Steve Connor is the Science Editor of The Independent and i. He has won many awards for his journalism, including five-times winner of the prestigious British science writers’ award; the David Perlman Award of the American Geophysical Union; four times highly commended as specialist journalist of the year in the UK Press Awards; UK health journalist of the year and a special merit award of the European School of Oncology for his investigations into the tobacco industry. He has a degree in zoology from the University of Oxford and has a special interest in genetics and medical science, human evolution and origins, climate change and the environment.
Thursday 03 February 2011
It breathes through its anus, can liquefy its body and acts as the waste collectors of the seabed. Scientists now believe that a species of sea cucumber living off the British coast could become a lucrative culinary export.
A project will begin this year to see whether it is possible to harvest commercial quantities of sea cucumbers – which are animals not plants – from beneath fish farms where the seabed is laden with the organic detritus.
Experts believe it may be possible to clean up the sea floor below the fish farms by cultivating vast "herds" of sea cucumbers while at the same time producing a valuable culinary delicacy that is highly prized in China and the Far East, where processed sea cucumbers can sell for extortionate prices.
Matt Slater, a New Zealander and sea cucumber specialist at Newcastle University, has been brought in to oversee a research project that will investigate the possibility of setting up the first commercial sea cucumber farm in Britain with the long-term aim of exporting the animals to China.
"We wanted to find a way to clean up waste produced by large-scale aquaculture so that farming activities in the sea have little or no impact on the ocean floor," Dr Slater said.
"By growing sea cucumbers on waste from fish farms we are not only farming a valuable food product and giving the wild sea cucumber populations a chance to recover, we are also developing solutions to fish-farming impacts," he said.
The species being investigated, Holothuria forskali, grows up to 10 inches long and is native to the British Isles. It is already caught in southern Europe for export to China and it has a texture and taste similar to squid, Dr Slater said. "It would fit on a plate. I've found it to be relatively tasteless to be honest. It's salty, but it takes up other flavours well and has a good texture, like squid. It's generally perceived as having health benefits," he said.

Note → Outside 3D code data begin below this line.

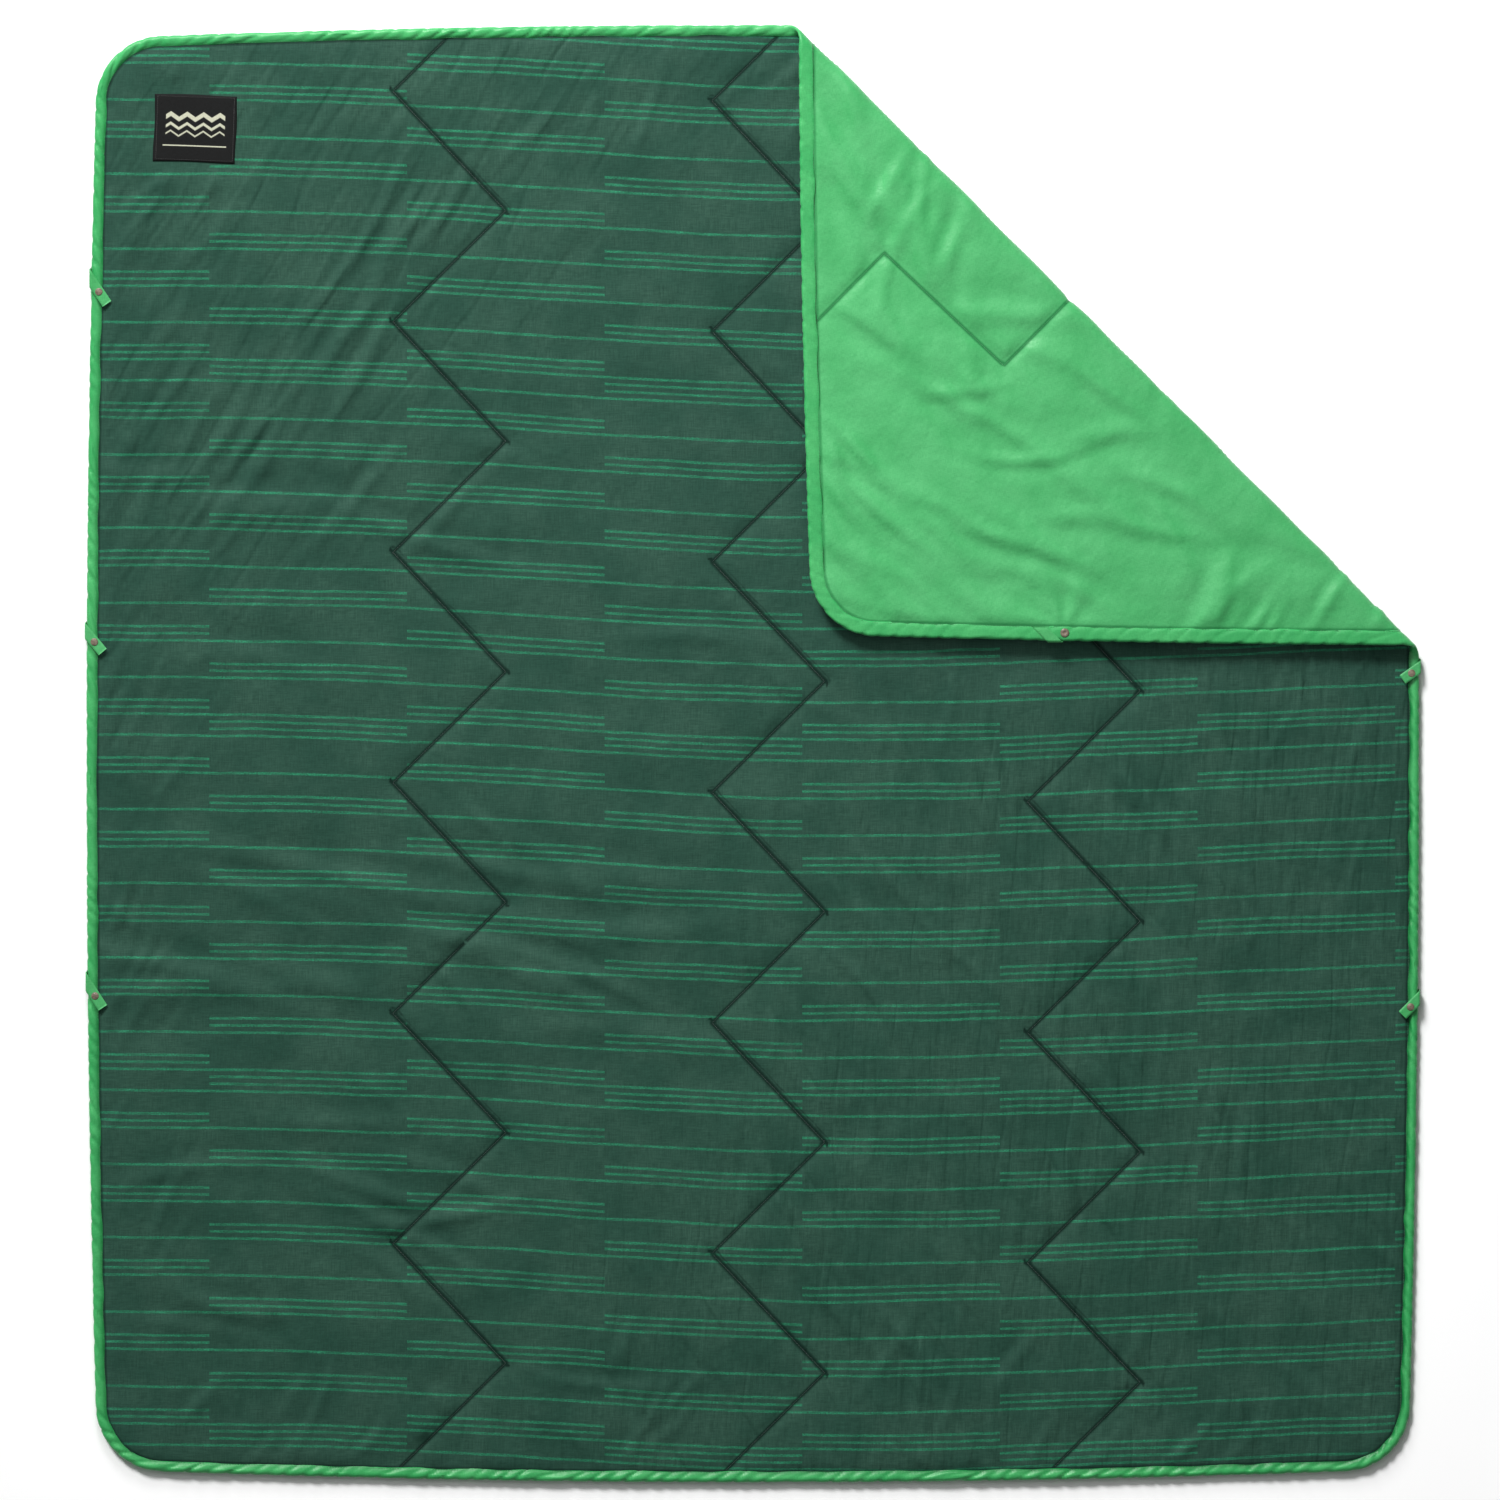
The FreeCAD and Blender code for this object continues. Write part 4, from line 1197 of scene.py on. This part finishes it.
def makeLabel():
    columns, rows = 45, 37
    s, t = np.meshgrid(np.linspace(-0.5, 0.5, columns), np.linspace(-0.5, 0.5, rows))
    wavy = 0.006 * np.sin(7 * t + 1) * np.abs(2 * s) ** 3
    x, y = patchWorld(s + wavy, t + 0.006 * np.sin(6 * s + 2) * np.abs(2 * t) ** 3)
    level = faceLevelAt(x, y)
    edge = np.clip((0.5 - np.maximum(np.abs(s), np.abs(t))) * 30, 0, 1)
    high = level + (0.75 + 0.55 * edge + 0.15 * np.sin(9 * s) * np.sin(7 * t)) * mm
    low = level + 0.15 * mm
    points = np.stack([np.stack([x, y, high], -1), np.stack([x, y, low], -1)]).reshape(-1, 3)
    piece = makeMesh("label_patch", points, closedFaces(gridFaces(rows, columns), s.size), [labelCloth])
    own = np.tile(np.stack([s, t, np.zeros_like(s)], -1).reshape(-1, 3), (2, 1)).astype(np.float32)
    piece.data.attributes.new("labelPlace", "FLOAT_VECTOR", "POINT").data.foreach_set("vector", own.ravel())
    return piece


def makeLabelStitches():
    inset, corners = 0.468, [(-1, -1), (1, -1), (1, 1), (-1, 1)]
    starts, ends = [], []
    for a, b in zip(corners, corners[1:] + corners[:1]):
        a, b = np.array(a) * inset, np.array(b) * inset
        long = np.linalg.norm((b - a) * patch["size"])
        number = int(long / (3.0 * mm))
        t = np.arange(number)[:, None] / number
        starts.append(a + (b - a) * t)
        ends.append(a + (b - a) * (t + 0.78 / number))
    starts, ends = np.concatenate(starts), np.concatenate(ends)
    starts = np.stack(patchWorld(starts[:, 0], starts[:, 1]), -1)
    ends = np.stack(patchWorld(ends[:, 0], ends[:, 1]), -1)
    centre = (starts + ends) / 2
    levels = faceLevelAt(centre[:, 0], centre[:, 1]) + 1.3 * mm
    return makeStitches("label_stitches", starts, ends, levels, np.ones(len(starts)), 0.25 * mm, 0.3 * mm,
                        labelThread)


labelPiece = makeLabel()
labelStitches = makeLabelStitches()


# the binding's own stitching: a row beside its inner edge on each side
def edgeStitches(name, inset, height, side):
    places, outs = outlinePath(stitch["pitch"])
    starts = places - outs * inset
    ends = np.roll(starts, -1, 0)
    ends = starts + (ends - starts) * 0.8
    levels = np.full(len(starts), height)
    return makeStitches(name, starts, ends, levels, np.full(len(starts), side), stitch["radius"], stitch["dip"],
                        tapeThread)


faceTopstitch = edgeStitches(
    "binding_topstitch_face", binding["faceFlange"] - 1.8 * mm, stitch["faceLevel"], 1.0)
liningTopstitch = edgeStitches(
    "binding_topstitch_lining", binding["liningFlange"] - 1.6 * mm, stitch["liningLevel"], -1.0)

# floor, lights and camera

print("stage")


def makeFloor():
    size = 6.0
    corners = np.array([(-size, -size, 0), (size, -size, 0), (size, size, 0), (-size, size, 0)], float)
    corners[:, 2] = cadBox[0][2] - 0.5 * mm
    paper = Finish("floor_paper", Roughness=0.9)
    speck = paper.noise(paper.place(), 3.0, 2.0)
    shade = paper.mix(speck, shown(250, 250, 250), shown(254, 254, 254))
    paper.wire(Base_Color=shade)
    floor = makeMesh("floor", corners, [[0, 1, 2, 3]], [paper.material], smooth=False)


studio = {
    "key": {"energy": 3.35, "spread": 14, "from": (-0.42, 0.90, 0.72)},
    "softbox": {"energy": 9.5, "size": 1.9, "place": (-0.1, 0.40, 1.40), "aim": (-0.1, 0.40, 0)},
    "raking": {"energy": 57.0, "size": 0.9, "place": (-0.8, 2.7, 1.6), "aim": (0, 0, 0)},
    "world": 0.17,
}


# turns a light so that its back points along away
def turnLight(light, away):
    light.rotation_euler = mathutils.Vector(away).to_track_quat("Z", "Y").to_euler()


def addLight(name, energy, size, place, aim):
    data = bpy.data.lights.new(name, "AREA")
    data.energy, data.size = energy, size
    light = bpy.data.objects.new(name, data)
    bpy.context.scene.collection.objects.link(light)
    light.location = place
    turnLight(light, np.array(place, float) - np.array(aim, float))


makeFloor()
light = bpy.data.lights.new("key", "SUN")
light.energy, light.angle = studio["key"]["energy"], math.radians(studio["key"]["spread"])
key = bpy.data.objects.new("key", light)
turnLight(key, studio["key"]["from"])
bpy.context.scene.collection.objects.link(key)
addLight("softbox", **studio["softbox"])
addLight("raking", **studio["raking"])
world = bpy.data.worlds.new("studio")
world.use_nodes = True
world.node_tree.nodes["Background"].inputs["Color"].default_value = (1, 1, 1, 1)
world.node_tree.nodes["Background"].inputs["Strength"].default_value = studio["world"]
scene = bpy.context.scene
scene.world = world
scene.view_settings.view_transform = "Standard"

view = {"height": 12.0, "across": 2.0513, "shiftX": -4 * mm, "shiftY": 5 * mm}
cameraData = bpy.data.cameras.new("camera")
cameraData.sensor_width = 36.0
cameraData.lens = 36.0 * view["height"] / view["across"]
cameraData.clip_end = 50.0
camera = bpy.data.objects.new("camera", cameraData)
camera.location = (view["shiftX"], view["shiftY"], view["height"])
scene.collection.objects.link(camera)
scene.camera = camera

# the bodies the pieces ride on, and the frame's parts that they replace, hidden

clear = cloths["headroom"] + 0.2 * mm
between = {"start": (0, 0, plan["loft"] + clear), "end": (0, 0, flapBase - clear)}
regions = ("main", "fold", "corner")
for piece, family, slot in ((face, "face_fabric", "face_cloth"), (lining, "lining", "lining_cloth")):
    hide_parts(*[family + "_" + region for region in regions])
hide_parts("insulation_main", "insulation_fold")
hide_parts("insulation_corner")
for piece, body in ((wadding, "main"), (cornerWadding, "corner")):
    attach(piece, body)
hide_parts("binding_main", "binding_corner", "binding_fold_head", "binding_fold_side")
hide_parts("quilting_thread_main", "quilting_thread_corner")
threads = (faceStitches, liningStitches, faceTopstitch, liningTopstitch)
for piece in (face, lining, tape, *threads):
    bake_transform(piece)
for name, (strapPiece, capPiece, postPiece) in tabPieces.items():
    hinge = joints["tab_hinge_" + name]["pos_m"]
    base = "corner" if name == "right_top" else "main"
    flip = -1 if base == "corner" else 1
    low = (hinge[0], hinge[1], hinge[2] - flip * 1.2 * mm)
    high = (hinge[0], hinge[1], hinge[2] - flip * 0.2 * mm)
    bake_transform(strapPiece)
    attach(capPiece, "tab_" + name)
    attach(postPiece, base)
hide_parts("label")
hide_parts("label_stitching")
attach(labelPiece, "main")
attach(labelStitches, "main")
cut = (2 * plan["halfWidth"], 2 * plan["halfLength"])
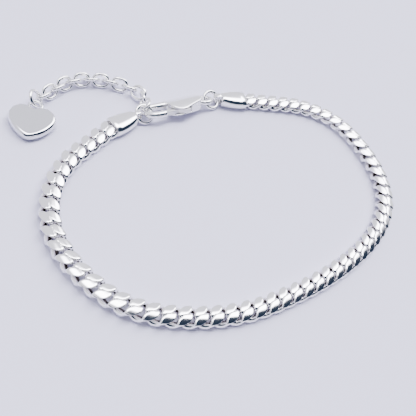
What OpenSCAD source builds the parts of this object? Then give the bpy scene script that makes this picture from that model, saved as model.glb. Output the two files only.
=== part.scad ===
// Link bracelet lying closed on a table: a flat curb chain between two end caps, a lobster clasp,
// two jump rings, a short extender chain and a heart tag. Millimetres, +Z up, the table at z = 0.

/* [Curb chain] */
// Spacing of neighbouring curb links along the chain
link_pitch = 2.4; // [2.38:0.01:2.5]
// Width of the chain across its flat
chain_w = 3.5; // [3.4:0.05:3.8]
// Thickness of the chain
chain_t = 2.0; // [1.9:0.05:2.3]
// Width of a link's wire at the link's two ends
end_wire = 0.75; // [0.65:0.05:0.8]
// Open width of a link's eye across the chain
eye_w = 0.8; // [0.8:0.05:1]
// Thickness of a link's flattened wire
wire_t = 0.8; // [0.65:0.05:0.85]
// Free room left between a link and the next but one
end_gap = 0.3; // [0.2:0.05:0.4]
// Share of the thickness that the filed crown falls at the chain's edges
crown_drop = 0.25; // [0:0.05:0.35]

/* [End caps] */
// Width of an end cap at its mouth
cap_w = 3.8; // [3.6:0.1:4.4]
// Height of an end cap
cap_h = 2.2; // [2.1:0.1:2.6]
// Length of a cap from its mouth to the middle of its eye
cap_reach = 5.6; // [5:0.1:7]
// Length of a cap's straight part behind its mouth
cap_straight = 1.2; // [0.8:0.1:2]
// Width of the cap's nose where the eye starts
nose_w = 2.6; // [2:0.1:3]
// Thickness of the cap's upright eye
cap_eye_t = 1; // [0.8:0.1:1.2]
// Outer diameter of the cap's eye
cap_eye_d = 2.4; // [2.2:0.1:2.8]

/* [Jump rings] */
// Outer diameter of a jump ring
jump_d = 3.86; // [3.7:0.02:4.3]
// Wire diameter of a jump ring
jump_wire = 0.66; // [0.55:0.02:0.7]
// Lean of the jump rings from flat, outer side up
jump_lean = 32; // [28:1:34]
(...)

"China produces about 90,000 tons of sea cucumbers using similar methods and so it is proven as an effective system as long as the species being farmed is suitable to the local environment," Dr Slater added.
Sea cucumbers behave rather like terrestrial earthworms by crawling slowly around the seabed consuming any organic detritus in their path. In nature they provide a valuable service in waste recycling. "They are not particularly charming animals but they are considered a delicacy, and even an aphrodisiac, in some cultures," Dr Slater said.
Sea cucumber sandwiches
Known for its slipperiness – a test for all but expert chopstick users – the sea cucumber is a delicacy best served braised in a broth of shitake mushrooms. Its flavour has been rated by one western diner as "slightly lower than phlegm, the texture of which it closely resembles". Not widely available in Britain, so those wishing to try it should head to Chinatown. Take a fork.